Sul tema lavoro l’Italia si presenta con il pieno rispetto degli impegni. La riforma introdotta con il Jobs Act ha mutato radicalmente l’impostazione di fondo del nostro mercato del lavoro. Da uno caratterizzato da tutele squilibrate a favore di chi era già inserito, con la nuova legislazione si è favorito un mercato più aperto, con tutele estese a tutti i lavoratori e un modello di ammortizzatori che favorisce la mobilità. Un nuovo sistema di servizi al lavoro assicurerà poi che chi si trova in difficoltà sia sostenuto in modo proattivo per sviluppare la propria occupabilità e aiutato a trovare un nuovo inserimento lavorativo. Forte di questo successo interno, il Governo italiano apre però una riflessione complessiva.
Il ragionamento proposto ruota intorno alla disimmetria esistente fra le politiche europee. I vincoli posti alle politiche fiscali e monetarie limitano la possibilità per un solo Paese di contrapporsi agli effetti sull’occupazione in caso di asimmetrie negli effetti provocati dalla crisi internazionale. Se nel breve periodo ciò ha significato una crescita della disoccupazione solo nei paesi più esposti agli effetti della crisi, ciò non è più vero negli ultimi anni. Anche se con tassi di disoccupazione che restano diversi, le difficoltà sul mercato del lavoro si sono estese. Cresce la disoccupazione, cresce la sua durata e si estende la fascia di povertà sociale dovuta alla crisi del lavoro.

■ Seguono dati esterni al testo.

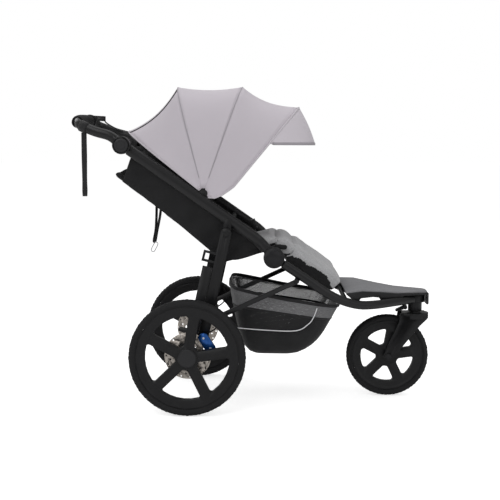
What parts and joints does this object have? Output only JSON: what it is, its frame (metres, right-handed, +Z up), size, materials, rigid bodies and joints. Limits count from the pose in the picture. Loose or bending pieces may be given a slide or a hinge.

L’effetto della forte disoccupazione di alcuni paesi che rappresentano una quota importante dell’Europa diventa una diminuzione complessiva della produttività e una perdita di valore del capitale umano. Il problema occupazionale tende a estendersi e coinvolge man mano tutti i paesi europei ponendo una questione sociale di più ampia portata. L’estendersi di populismi egoistici, anti-europei e per il ritorno a egoismi nazionali sia contro l’Europa che contro le politiche per affrontare le migrazioni in atto, trovano nelle difficoltà del lavoro un humus per la loro diffusione.
Per questo è stata avanzata le proposta di creare un fondo europeo per le politiche sociali a sostegno del lavoro che abbia un meccanismo comune di intervento per tutti i paesi europei. Si tratterebbe di un fondo finalizzato a sostenere i paesi con lo squilibrio più forte al fine di favorire il riassorbimento della disoccupazione. Il fondo sovranazionale non peserebbe pertanto sui parametri rigidamente imposti in questi anni alle spese nazionali. In cambio di ciò, chi utilizzerà tali fondi si impegnerà a riformare il proprio mercato del lavoro o a togliere eventuali blocchi alla concorrenza che fossero ancora in funzione nel Paese. L’effetto collettivo per l’Europa sarebbe però di preservare il proprio capitale umano, sostenere la domanda di consumo, tutelare la capacità collettiva di incrementare la produttività dell’eurozona.
La proposta è stata presentata e sarà oggetto di confronto nei prossimi vertici europei. Guardiamo con attenzione al percorso che seguirà e chi appoggerà o respingerà tale iniziativa.
Un’Europa che non dovesse riuscire ad avviare anche nella politica del lavoro una propria unitaria politica sociale non riuscirà certo a rispondere alla domanda di significato che proviene dalle sfide che i lavoratori affrontano quotidianamente e che chiedono all’Europa di affrontare con decisione e capacità unitaria.